The section merely gave a discretion to the Magistrate, at the time of issuing summons, as to whether the accused should appear in person or should be permitted to appear through a pleader, and did not preclude the Court from considering the request of an accused to appear through a pleader, merely because in the first instance a warrant had been issued. In this case, apparently what was done was that although a warrant had been issued for the personal attendance of the accused, the Court in the meanwhile accepted an application on behalf of the Agent of the accused, allowing them not to appear in person but to be represented through their pleader; and the learned Magistrate did so on the assumption that (he warrant of arrest issued against the accused could be treated as a summons.
The learned District Magistrate objected to this procedure. In my opinion, he was right in pointing out that the learned Sub-Divisional Magistrate could not treat the warrants issued against the accused as summonses. The position would have been different if the accused had appeared in pursuance of the warrants and then made an application to be represented by a pleader.
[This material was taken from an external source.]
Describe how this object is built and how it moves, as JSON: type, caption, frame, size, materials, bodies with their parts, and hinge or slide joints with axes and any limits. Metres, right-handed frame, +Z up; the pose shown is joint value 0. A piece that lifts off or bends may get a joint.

In that case, it was certainly open to the Sub-Divisional Magistrate to dispense with their personal attendance and to allow them to be SC represented under Section 205, Cr. P. C.
But even assuming, for the sake of argument, that the learned District Magistrate did not take a correct view of the law, that is no reason why I should interfere with the order passed by him transferring the case to his own file, which he had complete jurisdiction to do.
7. For the above reasons, the application fails and is dismissed. The Rule is discharged.